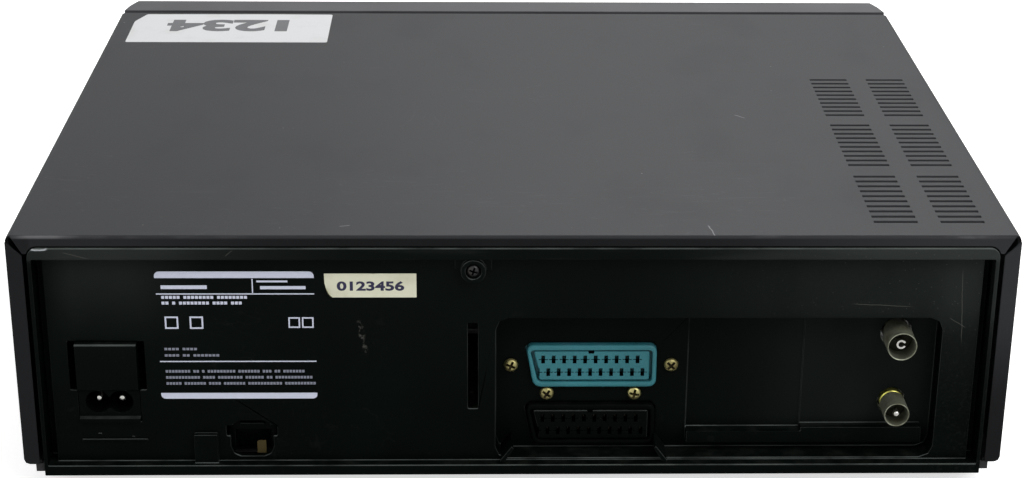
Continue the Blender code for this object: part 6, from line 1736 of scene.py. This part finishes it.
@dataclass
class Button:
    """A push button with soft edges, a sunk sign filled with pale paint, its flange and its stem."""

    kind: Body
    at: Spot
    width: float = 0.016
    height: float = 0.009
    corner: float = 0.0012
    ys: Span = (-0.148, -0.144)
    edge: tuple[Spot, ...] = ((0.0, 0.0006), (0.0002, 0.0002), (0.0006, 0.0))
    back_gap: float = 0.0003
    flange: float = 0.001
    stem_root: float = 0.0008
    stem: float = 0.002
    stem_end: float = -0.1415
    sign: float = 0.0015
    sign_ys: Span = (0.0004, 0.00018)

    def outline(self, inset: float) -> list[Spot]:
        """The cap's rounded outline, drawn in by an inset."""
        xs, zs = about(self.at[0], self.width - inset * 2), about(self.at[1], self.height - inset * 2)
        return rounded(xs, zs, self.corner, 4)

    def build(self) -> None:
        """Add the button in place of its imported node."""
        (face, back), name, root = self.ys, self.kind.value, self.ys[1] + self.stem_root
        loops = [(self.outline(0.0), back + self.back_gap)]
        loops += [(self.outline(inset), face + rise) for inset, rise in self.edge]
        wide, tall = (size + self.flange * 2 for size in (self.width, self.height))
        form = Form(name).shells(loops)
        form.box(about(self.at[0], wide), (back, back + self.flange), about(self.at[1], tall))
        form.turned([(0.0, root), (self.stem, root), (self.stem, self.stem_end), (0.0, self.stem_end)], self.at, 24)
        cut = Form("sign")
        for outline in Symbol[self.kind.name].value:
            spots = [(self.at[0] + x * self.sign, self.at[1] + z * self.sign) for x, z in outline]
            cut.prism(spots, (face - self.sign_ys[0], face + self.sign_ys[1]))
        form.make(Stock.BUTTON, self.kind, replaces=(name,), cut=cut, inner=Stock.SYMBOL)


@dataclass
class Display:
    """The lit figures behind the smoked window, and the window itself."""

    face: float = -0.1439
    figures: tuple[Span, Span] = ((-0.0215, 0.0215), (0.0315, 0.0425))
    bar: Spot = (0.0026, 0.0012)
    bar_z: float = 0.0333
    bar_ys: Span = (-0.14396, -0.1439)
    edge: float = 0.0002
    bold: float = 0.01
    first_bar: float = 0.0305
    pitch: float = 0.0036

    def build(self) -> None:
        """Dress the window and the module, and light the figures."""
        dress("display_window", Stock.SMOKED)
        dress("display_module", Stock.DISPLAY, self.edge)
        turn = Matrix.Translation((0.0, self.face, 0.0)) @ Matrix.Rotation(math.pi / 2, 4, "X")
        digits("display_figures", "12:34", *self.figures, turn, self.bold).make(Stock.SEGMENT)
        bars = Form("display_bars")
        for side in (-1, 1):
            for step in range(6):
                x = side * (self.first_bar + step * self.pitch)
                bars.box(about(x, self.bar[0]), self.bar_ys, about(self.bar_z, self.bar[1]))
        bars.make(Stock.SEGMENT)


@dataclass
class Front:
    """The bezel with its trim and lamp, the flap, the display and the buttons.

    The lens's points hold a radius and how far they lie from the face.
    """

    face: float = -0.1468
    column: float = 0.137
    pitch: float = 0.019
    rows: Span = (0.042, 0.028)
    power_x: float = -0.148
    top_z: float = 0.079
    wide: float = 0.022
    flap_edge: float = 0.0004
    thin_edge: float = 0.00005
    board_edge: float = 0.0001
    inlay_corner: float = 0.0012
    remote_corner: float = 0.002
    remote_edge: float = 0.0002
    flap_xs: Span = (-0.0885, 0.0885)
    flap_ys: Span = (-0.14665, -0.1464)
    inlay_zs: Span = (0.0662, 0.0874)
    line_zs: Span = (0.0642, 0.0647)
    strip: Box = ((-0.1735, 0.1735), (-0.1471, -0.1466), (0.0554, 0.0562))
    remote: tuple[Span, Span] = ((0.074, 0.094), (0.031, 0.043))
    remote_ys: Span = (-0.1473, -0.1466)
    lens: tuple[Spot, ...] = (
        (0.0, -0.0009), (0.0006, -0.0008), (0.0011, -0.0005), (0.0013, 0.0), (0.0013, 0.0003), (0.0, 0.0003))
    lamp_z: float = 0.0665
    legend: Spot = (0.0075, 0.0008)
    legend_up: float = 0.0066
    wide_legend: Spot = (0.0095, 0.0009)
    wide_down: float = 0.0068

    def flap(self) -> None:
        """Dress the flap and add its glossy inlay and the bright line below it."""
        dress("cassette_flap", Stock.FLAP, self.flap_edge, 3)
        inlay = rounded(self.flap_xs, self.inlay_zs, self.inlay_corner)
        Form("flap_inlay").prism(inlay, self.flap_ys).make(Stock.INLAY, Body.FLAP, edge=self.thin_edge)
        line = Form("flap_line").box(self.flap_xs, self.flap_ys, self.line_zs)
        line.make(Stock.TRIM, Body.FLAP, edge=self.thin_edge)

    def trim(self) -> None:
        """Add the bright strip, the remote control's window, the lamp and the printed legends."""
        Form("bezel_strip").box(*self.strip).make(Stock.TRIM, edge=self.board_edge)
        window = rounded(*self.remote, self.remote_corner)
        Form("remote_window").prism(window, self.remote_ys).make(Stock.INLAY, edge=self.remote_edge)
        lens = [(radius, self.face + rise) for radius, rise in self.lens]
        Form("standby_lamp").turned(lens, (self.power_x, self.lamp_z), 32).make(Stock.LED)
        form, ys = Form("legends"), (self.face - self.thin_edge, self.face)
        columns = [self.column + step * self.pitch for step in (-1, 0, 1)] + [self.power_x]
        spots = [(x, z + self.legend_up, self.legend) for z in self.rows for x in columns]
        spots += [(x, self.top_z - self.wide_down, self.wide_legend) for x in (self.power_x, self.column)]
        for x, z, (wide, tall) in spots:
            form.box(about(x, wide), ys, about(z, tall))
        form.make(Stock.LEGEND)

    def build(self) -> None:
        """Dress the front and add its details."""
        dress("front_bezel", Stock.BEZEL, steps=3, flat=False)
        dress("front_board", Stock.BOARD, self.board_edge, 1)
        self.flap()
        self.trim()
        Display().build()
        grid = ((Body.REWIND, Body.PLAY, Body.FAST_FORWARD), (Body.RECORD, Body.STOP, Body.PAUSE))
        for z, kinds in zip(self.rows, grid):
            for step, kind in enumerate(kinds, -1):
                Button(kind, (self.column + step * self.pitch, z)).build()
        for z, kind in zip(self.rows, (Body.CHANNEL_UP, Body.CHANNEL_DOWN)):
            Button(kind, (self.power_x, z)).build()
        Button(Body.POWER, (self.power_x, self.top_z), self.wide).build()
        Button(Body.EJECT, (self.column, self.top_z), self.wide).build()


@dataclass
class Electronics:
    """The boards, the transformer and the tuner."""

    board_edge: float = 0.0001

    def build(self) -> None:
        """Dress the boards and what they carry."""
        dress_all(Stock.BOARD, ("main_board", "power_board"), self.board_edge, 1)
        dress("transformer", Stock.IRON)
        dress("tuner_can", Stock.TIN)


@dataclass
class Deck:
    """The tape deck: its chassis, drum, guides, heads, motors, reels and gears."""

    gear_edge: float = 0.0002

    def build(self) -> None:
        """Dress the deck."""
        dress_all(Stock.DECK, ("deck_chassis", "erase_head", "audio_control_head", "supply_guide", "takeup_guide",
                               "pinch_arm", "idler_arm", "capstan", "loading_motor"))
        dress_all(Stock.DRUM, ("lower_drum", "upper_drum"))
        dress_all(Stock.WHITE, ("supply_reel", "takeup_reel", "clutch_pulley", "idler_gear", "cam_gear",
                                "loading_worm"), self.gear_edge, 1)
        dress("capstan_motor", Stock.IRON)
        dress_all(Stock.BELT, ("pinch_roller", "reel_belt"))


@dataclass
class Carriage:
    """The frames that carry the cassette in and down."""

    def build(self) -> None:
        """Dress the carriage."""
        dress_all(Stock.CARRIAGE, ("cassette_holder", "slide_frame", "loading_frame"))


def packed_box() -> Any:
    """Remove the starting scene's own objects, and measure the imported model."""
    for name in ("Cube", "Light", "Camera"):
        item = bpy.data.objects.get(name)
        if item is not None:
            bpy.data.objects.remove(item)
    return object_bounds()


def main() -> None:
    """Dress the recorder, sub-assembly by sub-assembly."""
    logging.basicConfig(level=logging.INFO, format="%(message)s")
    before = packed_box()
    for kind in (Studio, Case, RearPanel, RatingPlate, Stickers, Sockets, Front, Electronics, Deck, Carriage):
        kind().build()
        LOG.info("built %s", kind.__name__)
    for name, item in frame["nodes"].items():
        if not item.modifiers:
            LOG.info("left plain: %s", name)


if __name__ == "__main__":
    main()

##########

## WORK REQUIRED
In the listing above, please print only the lines from the first one to the line where "return rounded(xs, zs, self.corner, 4)" appears, exactly as written, both of those lines included.

## REPLY
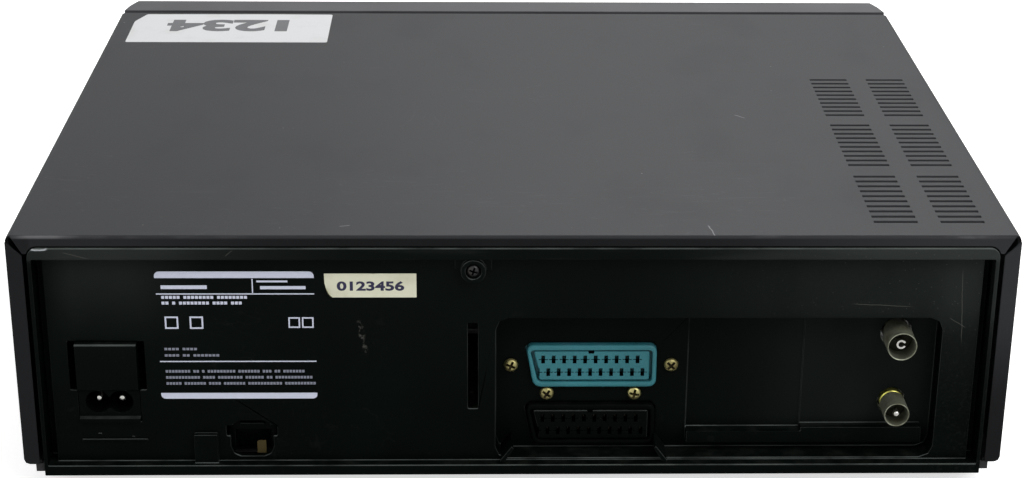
Continue the Blender code for this object: part 6, from line 1736 of scene.py. This part finishes it.
@dataclass
class Button:
    """A push button with soft edges, a sunk sign filled with pale paint, its flange and its stem."""

    kind: Body
    at: Spot
    width: float = 0.016
    height: float = 0.009
    corner: float = 0.0012
    ys: Span = (-0.148, -0.144)
    edge: tuple[Spot, ...] = ((0.0, 0.0006), (0.0002, 0.0002), (0.0006, 0.0))
    back_gap: float = 0.0003
    flange: float = 0.001
    stem_root: float = 0.0008
    stem: float = 0.002
    stem_end: float = -0.1415
    sign: float = 0.0015
    sign_ys: Span = (0.0004, 0.00018)

    def outline(self, inset: float) -> list[Spot]:
        """The cap's rounded outline, drawn in by an inset."""
        xs, zs = about(self.at[0], self.width - inset * 2), about(self.at[1], self.height - inset * 2)
        return rounded(xs, zs, self.corner, 4)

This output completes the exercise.